This thread has been locked.

If you have a related question, please click the "Ask a related question" button in the top right corner. The newly created question will be automatically linked to this question.

DM6446 DSP 2D2D DMA Slowness Issue

For my Davinci project I've run into a serious problem with performance. For my initial testing I had a planer video buffer YUV (888) y0y1... u0u1...v0v1 ... coming in. For each row in the input buffer(-7) I DMA'd 7 rows of the y data into internal SRAM ran a conv7x7 algorithm on it and then DMA'd the ouptut row back. I got the performance up to a reasonable point. Then I switched over to the real data YUV(422) vy0uy1 buffer so I had to switch my DMA around and transfer every other byte from the input buffer to the internal SRAM buffer, run the conv7x7 function on it and DMA it back. To get this to work I had to switch from a 1D1D transfer to a 2D2D transfer. The performance went out the door. The following are for 10 video frames

1D1D DMA's 0.074097s 7x7 i8_c8

DMA .058274s 7x7 i8_c8

2D2D DMA 0.926687s

 As you can see doing the 1D1D DMA the performance as pretty good, changing to 2D2D really brought it to a screeching halt.  Here are the DMA parameters for both transfers hopefully I'm doing something wrong. If it's not possible to do DMA's like this quickly is it possible to tell the Davinci Front End VPFE to deliver the data planer rather than interleaved. I couldn't see anything in the manual.

 Parameters for 1D DMA

   params.elementSize = width;
   params.numElements = 11;
   params.srcElementIndex = width;
   params.dstElementIndex = width;
   params.srcFrameIndex = 0;
   params.dstFrameIndex = 0;  
   params.waitId = 0;
   params.srcAddr = (void*)in1Ptr;
   params.dstAddr = (void*)dma1Ptr;
   ACPY3_configure(dma1, &params, 0);

Parameters for 2D DMA

   params.transferType = ACPY3_2D2D;
   params.elementSize = 1;
   params.numElements = 11*width;
   params.srcElementIndex = 2;
   params.dstElementIndex = 1;
   params.numFrames = 1;
   params.srcFrameIndex = 0;
   params.dstFrameIndex = 0;

 BTW - Is there a limit to the number of DMA channels an algorithm can have? I've been using 2 but when I switched to 3 I couldn't get it to not crash, ended up going back to 2.

Thanks,

  • Hi Ian,

    I would suggest looking at Appendix D of the application note below -

    focus.ti.com/lit/an/spraae7b/spraae7b.pdf

    This has example code on using ACPY3 for color space conversion from interleaved YUV data to planar data.
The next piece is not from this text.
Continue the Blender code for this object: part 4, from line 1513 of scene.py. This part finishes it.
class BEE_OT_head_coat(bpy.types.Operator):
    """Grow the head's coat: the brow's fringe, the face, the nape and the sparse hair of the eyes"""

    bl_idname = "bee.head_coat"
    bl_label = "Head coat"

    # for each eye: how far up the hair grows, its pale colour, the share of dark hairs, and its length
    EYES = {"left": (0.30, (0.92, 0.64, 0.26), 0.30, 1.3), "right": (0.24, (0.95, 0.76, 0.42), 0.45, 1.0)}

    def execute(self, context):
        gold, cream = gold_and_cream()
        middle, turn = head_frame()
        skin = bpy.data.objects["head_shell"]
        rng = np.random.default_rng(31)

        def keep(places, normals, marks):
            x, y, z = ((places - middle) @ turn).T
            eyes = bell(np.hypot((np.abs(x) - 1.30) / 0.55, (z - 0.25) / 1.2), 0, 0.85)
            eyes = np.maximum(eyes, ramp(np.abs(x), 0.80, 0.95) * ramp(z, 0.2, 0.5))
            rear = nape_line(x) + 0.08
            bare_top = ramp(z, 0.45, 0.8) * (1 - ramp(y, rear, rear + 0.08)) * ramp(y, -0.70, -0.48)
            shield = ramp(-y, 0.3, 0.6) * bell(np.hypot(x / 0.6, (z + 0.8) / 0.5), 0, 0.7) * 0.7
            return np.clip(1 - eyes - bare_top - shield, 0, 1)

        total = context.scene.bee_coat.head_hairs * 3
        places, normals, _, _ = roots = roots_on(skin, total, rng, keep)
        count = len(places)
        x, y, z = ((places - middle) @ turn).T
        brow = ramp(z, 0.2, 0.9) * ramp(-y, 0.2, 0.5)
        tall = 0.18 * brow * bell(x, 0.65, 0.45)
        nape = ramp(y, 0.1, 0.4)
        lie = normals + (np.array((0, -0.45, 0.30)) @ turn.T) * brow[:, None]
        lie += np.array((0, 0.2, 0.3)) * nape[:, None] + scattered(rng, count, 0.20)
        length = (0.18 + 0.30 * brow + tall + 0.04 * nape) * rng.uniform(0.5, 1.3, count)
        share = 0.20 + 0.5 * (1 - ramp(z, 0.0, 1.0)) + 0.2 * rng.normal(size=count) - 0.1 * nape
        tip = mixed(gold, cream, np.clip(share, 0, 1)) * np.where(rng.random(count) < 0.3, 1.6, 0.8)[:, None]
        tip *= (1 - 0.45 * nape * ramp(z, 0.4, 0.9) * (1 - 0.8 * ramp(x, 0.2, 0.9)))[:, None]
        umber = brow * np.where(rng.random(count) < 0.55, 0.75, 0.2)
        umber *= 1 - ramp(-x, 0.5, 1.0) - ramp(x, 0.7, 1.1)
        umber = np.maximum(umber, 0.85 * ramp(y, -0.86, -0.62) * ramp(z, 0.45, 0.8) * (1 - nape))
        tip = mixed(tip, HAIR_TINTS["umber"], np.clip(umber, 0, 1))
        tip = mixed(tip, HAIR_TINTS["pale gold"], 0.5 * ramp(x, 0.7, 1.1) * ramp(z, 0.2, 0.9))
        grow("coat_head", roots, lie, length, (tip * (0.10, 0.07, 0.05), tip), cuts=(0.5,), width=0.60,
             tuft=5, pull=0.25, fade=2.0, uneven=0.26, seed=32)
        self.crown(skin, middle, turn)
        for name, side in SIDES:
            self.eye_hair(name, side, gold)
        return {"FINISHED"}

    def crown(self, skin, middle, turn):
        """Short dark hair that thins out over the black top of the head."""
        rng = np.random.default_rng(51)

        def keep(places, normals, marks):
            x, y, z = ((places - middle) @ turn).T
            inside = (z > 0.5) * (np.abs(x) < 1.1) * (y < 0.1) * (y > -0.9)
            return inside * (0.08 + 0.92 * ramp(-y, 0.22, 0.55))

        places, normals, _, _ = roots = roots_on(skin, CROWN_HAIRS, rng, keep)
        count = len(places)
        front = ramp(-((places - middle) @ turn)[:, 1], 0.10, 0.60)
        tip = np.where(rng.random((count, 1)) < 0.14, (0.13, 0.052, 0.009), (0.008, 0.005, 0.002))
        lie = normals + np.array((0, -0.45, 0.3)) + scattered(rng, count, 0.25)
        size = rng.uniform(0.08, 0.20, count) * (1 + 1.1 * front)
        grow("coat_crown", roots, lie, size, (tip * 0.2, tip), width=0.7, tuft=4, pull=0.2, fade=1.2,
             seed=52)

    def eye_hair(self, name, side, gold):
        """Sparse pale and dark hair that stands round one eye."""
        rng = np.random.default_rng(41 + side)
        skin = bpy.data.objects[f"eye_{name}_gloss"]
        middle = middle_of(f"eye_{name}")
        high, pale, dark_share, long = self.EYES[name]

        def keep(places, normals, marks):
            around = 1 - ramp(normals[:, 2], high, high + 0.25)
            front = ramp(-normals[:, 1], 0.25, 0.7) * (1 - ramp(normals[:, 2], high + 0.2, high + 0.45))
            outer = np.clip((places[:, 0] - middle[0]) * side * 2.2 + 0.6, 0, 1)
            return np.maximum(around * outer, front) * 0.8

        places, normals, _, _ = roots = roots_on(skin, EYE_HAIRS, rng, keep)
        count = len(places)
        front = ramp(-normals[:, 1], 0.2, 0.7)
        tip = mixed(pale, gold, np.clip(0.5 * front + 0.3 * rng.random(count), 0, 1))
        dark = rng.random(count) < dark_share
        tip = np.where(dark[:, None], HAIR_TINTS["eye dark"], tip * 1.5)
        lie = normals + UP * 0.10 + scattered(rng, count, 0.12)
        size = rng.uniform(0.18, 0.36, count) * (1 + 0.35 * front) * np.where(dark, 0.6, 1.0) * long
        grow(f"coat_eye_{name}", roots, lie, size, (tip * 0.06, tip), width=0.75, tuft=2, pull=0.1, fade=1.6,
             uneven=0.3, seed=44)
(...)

The algorithm implemented is rotate algorithm that switches U and V planes however you can easily move it from rotate to your convolution algorithm. In order to do so, the application note converts interleaved data into planar data and switches the same. This should provide you an example on exact configuration to get it running. 

    Prateek

     

     

     

  • Prateek

    I looked at the example and it's just using 1D1D DMA's to move the data into a buffer, then manually splitting up the data using intrinsic functions.

    I'll test it to see how fast it is.